▶ **Provided entries**:
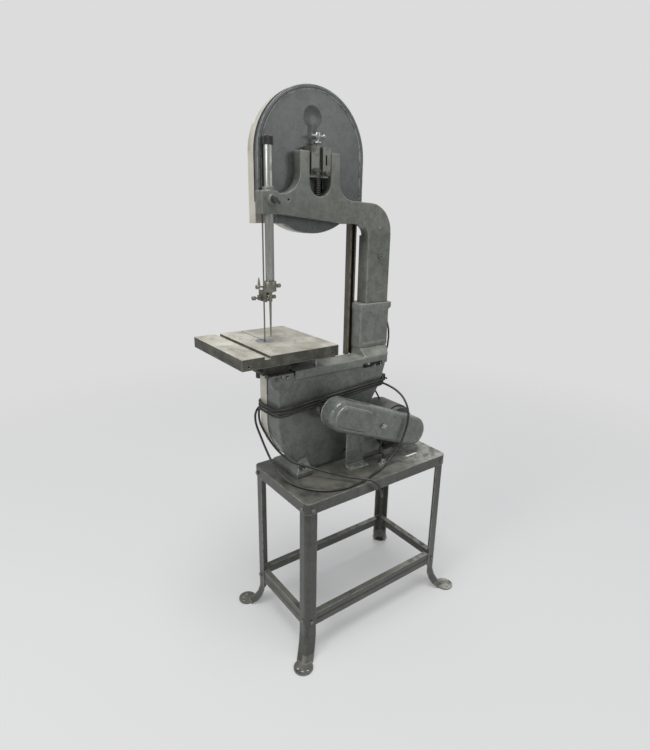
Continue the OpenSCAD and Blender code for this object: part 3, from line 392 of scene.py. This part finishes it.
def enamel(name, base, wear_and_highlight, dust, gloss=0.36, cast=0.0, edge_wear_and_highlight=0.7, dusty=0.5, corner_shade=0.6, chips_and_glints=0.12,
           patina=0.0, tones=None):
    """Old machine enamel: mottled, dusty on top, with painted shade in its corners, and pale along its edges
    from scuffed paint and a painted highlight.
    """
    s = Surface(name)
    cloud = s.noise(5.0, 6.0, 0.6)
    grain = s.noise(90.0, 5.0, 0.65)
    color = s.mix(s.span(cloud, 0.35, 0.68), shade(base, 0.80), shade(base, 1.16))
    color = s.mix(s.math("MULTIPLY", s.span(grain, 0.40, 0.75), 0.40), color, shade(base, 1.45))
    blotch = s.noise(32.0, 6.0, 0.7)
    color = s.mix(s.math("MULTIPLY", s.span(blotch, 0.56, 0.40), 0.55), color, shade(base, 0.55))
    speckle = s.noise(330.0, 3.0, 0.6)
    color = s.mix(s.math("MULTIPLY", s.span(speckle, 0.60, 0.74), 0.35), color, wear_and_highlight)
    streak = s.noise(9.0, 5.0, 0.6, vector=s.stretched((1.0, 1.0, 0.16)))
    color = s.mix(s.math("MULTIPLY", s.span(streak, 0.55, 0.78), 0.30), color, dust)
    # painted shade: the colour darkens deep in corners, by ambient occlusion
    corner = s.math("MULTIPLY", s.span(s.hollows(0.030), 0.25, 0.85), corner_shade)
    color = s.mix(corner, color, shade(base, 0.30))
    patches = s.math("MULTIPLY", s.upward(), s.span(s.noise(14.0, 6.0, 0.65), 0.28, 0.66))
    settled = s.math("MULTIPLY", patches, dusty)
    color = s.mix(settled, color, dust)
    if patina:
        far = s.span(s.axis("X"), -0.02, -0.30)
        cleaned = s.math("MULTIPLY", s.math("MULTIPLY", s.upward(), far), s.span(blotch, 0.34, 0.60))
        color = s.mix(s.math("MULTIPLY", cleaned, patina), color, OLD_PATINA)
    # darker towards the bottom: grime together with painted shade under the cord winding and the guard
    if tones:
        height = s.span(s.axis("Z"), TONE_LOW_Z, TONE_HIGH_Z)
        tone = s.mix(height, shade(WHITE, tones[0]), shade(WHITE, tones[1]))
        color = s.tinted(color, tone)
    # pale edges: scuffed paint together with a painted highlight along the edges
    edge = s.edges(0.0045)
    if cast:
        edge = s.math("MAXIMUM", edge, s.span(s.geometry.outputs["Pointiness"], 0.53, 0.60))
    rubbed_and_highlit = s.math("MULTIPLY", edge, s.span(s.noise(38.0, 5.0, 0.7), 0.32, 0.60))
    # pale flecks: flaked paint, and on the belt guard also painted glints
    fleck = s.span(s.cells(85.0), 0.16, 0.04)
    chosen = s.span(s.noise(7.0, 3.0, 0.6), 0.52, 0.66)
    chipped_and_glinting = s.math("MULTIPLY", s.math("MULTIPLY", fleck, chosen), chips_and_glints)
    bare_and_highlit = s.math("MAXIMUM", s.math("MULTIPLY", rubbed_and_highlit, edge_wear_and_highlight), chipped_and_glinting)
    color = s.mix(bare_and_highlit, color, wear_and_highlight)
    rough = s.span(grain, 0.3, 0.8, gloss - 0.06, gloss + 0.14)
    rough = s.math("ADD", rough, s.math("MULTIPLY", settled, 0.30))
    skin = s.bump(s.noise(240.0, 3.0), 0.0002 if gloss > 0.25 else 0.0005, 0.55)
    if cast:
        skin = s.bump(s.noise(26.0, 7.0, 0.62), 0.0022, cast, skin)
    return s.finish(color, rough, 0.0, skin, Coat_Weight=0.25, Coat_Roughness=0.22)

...

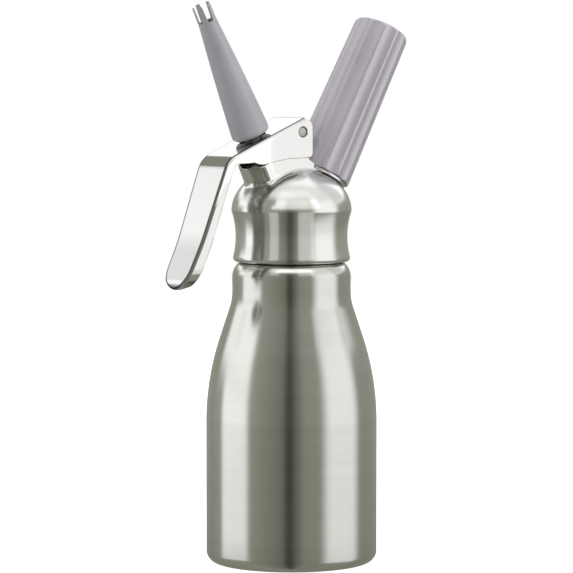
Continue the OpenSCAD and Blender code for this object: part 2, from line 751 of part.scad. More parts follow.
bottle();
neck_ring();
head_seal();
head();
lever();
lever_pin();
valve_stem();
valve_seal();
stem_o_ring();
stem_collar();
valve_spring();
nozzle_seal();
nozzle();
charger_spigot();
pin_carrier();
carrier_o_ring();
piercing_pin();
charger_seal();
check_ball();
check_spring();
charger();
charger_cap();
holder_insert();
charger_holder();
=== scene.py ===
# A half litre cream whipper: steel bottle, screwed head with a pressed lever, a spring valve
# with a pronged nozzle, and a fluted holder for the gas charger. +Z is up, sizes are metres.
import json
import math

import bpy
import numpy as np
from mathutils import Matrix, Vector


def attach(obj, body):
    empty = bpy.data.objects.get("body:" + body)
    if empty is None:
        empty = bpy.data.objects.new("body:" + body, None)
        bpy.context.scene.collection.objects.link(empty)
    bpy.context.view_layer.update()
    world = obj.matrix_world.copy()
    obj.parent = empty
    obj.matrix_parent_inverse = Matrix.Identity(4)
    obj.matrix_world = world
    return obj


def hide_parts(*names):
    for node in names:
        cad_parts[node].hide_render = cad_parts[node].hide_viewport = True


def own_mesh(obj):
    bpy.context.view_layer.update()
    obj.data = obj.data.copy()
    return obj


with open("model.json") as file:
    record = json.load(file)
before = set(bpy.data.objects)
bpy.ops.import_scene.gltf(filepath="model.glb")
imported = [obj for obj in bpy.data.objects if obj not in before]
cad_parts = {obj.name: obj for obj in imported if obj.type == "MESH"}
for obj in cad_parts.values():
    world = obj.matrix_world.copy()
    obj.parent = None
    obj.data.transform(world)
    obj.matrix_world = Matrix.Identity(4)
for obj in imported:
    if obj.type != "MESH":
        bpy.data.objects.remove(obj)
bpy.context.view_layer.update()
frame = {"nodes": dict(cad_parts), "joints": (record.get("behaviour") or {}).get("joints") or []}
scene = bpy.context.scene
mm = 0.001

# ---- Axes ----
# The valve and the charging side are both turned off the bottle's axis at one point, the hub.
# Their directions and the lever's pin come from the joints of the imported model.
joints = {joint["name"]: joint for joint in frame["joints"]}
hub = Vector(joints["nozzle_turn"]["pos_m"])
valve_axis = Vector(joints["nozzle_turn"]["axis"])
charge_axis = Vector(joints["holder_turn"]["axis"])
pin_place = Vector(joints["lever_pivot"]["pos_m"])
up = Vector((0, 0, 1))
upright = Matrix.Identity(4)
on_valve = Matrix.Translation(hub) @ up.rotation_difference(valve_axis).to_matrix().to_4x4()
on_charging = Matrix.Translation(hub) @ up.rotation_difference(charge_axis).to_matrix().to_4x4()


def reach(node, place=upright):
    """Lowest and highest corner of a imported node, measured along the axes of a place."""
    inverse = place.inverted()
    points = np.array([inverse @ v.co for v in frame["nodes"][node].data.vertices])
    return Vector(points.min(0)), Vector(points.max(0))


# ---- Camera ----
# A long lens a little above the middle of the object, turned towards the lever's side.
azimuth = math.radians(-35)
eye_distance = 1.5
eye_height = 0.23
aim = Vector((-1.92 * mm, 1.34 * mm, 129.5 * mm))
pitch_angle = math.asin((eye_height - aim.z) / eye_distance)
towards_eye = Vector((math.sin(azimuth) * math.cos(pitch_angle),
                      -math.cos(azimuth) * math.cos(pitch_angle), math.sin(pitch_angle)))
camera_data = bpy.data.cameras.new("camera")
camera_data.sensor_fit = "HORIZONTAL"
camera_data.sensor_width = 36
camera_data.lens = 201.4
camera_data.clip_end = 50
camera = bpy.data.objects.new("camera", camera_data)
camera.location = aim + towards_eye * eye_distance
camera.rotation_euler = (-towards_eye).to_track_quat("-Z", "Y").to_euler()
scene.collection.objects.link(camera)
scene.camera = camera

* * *

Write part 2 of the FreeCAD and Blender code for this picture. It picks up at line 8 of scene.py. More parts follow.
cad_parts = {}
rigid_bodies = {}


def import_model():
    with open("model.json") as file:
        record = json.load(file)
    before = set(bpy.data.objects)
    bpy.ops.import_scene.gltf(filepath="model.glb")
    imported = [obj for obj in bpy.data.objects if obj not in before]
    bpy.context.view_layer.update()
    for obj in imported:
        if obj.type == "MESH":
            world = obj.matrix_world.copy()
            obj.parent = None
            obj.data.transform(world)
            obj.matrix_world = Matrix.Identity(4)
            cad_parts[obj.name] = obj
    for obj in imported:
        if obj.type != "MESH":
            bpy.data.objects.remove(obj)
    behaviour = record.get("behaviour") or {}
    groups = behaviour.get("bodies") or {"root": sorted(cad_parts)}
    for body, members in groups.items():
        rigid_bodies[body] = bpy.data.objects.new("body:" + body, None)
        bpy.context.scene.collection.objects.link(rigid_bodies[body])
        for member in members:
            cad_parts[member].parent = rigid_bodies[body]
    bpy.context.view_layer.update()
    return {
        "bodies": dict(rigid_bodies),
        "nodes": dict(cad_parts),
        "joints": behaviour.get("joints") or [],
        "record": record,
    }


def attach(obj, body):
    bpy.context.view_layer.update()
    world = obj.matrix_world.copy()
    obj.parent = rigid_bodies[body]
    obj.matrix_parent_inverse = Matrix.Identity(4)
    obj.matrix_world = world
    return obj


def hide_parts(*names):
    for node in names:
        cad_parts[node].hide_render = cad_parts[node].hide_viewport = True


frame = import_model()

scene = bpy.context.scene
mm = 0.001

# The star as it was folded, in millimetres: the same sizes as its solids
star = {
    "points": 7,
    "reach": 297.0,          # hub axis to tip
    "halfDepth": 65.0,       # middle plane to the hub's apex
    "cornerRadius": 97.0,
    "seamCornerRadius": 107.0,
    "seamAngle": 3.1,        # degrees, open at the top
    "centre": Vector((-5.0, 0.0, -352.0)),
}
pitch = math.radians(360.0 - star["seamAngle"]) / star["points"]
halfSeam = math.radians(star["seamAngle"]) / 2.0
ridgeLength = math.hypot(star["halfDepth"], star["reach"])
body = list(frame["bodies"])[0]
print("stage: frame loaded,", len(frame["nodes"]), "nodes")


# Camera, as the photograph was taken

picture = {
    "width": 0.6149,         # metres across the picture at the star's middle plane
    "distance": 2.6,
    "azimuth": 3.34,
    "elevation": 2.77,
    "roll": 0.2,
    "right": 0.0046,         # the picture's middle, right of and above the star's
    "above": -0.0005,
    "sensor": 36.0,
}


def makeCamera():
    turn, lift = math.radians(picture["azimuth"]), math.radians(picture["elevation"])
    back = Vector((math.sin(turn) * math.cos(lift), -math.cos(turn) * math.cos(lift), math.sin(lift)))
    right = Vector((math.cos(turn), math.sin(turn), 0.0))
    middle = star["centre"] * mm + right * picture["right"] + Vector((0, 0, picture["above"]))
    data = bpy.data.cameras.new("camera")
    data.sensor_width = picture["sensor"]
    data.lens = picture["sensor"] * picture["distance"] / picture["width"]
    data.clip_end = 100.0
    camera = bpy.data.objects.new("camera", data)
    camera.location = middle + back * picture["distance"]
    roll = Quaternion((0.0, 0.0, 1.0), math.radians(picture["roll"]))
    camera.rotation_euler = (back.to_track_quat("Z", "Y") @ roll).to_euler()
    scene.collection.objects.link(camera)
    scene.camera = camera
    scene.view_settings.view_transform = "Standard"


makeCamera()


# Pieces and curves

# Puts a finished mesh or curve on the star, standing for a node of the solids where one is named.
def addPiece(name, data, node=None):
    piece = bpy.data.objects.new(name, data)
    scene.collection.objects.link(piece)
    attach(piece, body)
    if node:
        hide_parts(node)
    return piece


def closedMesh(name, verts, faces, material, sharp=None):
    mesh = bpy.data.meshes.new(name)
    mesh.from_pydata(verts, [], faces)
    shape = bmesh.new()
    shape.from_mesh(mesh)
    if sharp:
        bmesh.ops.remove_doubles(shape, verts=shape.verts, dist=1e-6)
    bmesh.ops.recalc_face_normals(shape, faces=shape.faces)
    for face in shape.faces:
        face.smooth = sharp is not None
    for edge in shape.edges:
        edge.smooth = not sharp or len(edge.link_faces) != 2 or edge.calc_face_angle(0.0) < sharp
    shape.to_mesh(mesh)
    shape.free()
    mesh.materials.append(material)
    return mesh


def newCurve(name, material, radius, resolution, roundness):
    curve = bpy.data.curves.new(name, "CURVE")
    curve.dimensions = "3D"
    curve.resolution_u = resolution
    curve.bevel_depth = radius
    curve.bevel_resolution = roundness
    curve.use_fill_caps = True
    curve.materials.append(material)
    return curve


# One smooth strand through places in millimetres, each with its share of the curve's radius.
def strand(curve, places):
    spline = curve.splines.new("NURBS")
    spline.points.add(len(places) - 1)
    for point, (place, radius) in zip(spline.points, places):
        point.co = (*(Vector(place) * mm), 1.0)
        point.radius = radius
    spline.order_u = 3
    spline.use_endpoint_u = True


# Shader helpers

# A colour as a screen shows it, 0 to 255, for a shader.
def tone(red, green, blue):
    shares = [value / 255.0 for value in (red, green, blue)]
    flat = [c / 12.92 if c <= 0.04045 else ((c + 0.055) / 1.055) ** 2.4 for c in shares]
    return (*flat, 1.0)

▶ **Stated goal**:
Only the lines from the one bearing "part.scad. More parts follow." through the one bearing "import math" should be repeated, exactly as given.

▶ **Written solution**:
Continue the OpenSCAD and Blender code for this object: part 2, from line 751 of part.scad. More parts follow.
bottle();
neck_ring();
head_seal();
head();
lever();
lever_pin();
valve_stem();
valve_seal();
stem_o_ring();
stem_collar();
valve_spring();
nozzle_seal();
nozzle();
charger_spigot();
pin_carrier();
carrier_o_ring();
piercing_pin();
charger_seal();
check_ball();
check_spring();
charger();
charger_cap();
holder_insert();
charger_holder();
=== scene.py ===
# A half litre cream whipper: steel bottle, screwed head with a pressed lever, a spring valve
# with a pronged nozzle, and a fluted holder for the gas charger. +Z is up, sizes are metres.
import json
import math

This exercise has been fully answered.